I really enjoyed the dead rat things piloting the ship, and the way the Sirens transformation seemed to echo a move back towards the shape she may have had when administering to them, with her face pinching and fangs lengthening. Subtle effects work, but really good.

My main complaint was that as soon as the child was disintegrated it was obvious that the Siren wasn’t going to have killed them. That final taboo of killing the child is unbreakable – there was no way that he’s dead which rather removes the threat to the cast. This was triumphantly demonstrated by Rory’s return from the dead again. At this point it’s getting ridiculous and I’m amazed that Rory even bothers to leave the TARDIS. If this is a point that will be picked up on later, and there’s actually a reason why he dies and returns so often all well and good but as it stands he’s beginning to exist in the same state of peril that marked Kim Bauer in 24.

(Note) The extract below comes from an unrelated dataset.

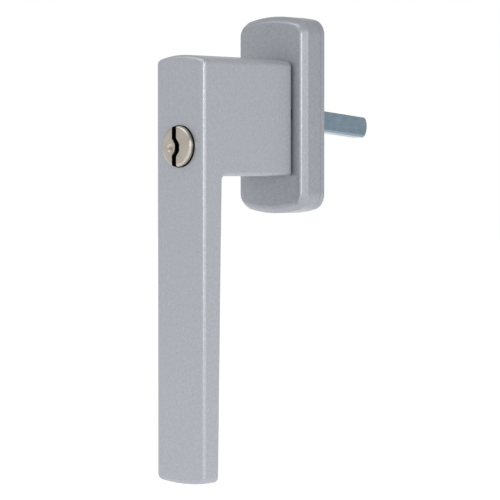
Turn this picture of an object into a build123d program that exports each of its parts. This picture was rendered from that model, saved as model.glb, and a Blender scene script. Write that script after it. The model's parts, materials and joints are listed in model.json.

We get little more towards the unpregnancy storyline here – Amy is still in flux, and the eyepatched woman makes a reappearance but we haven’t learnt anything new here, so lets just plunge straight into conjecture and speculation:

Some of the talk recently has been about the TARDIS and its contrariness, disappearing and reappearing midway through the episode. What I simply took as a way to write the TARDIS out so as to keep the plot going is by some people being taken as evidence that the TARDIS is operating autonomously. So What If… the TARDIS has impregnated Amy with some kind of time baby, for some reason.


* When does an episode go from referencing another to being a derivative plot suck? Maybe it’s that these were plot points, not plot moments that were torn wholesale from earlier episodes.

** Walk The Line being the go to film for Daddy issues, obviously.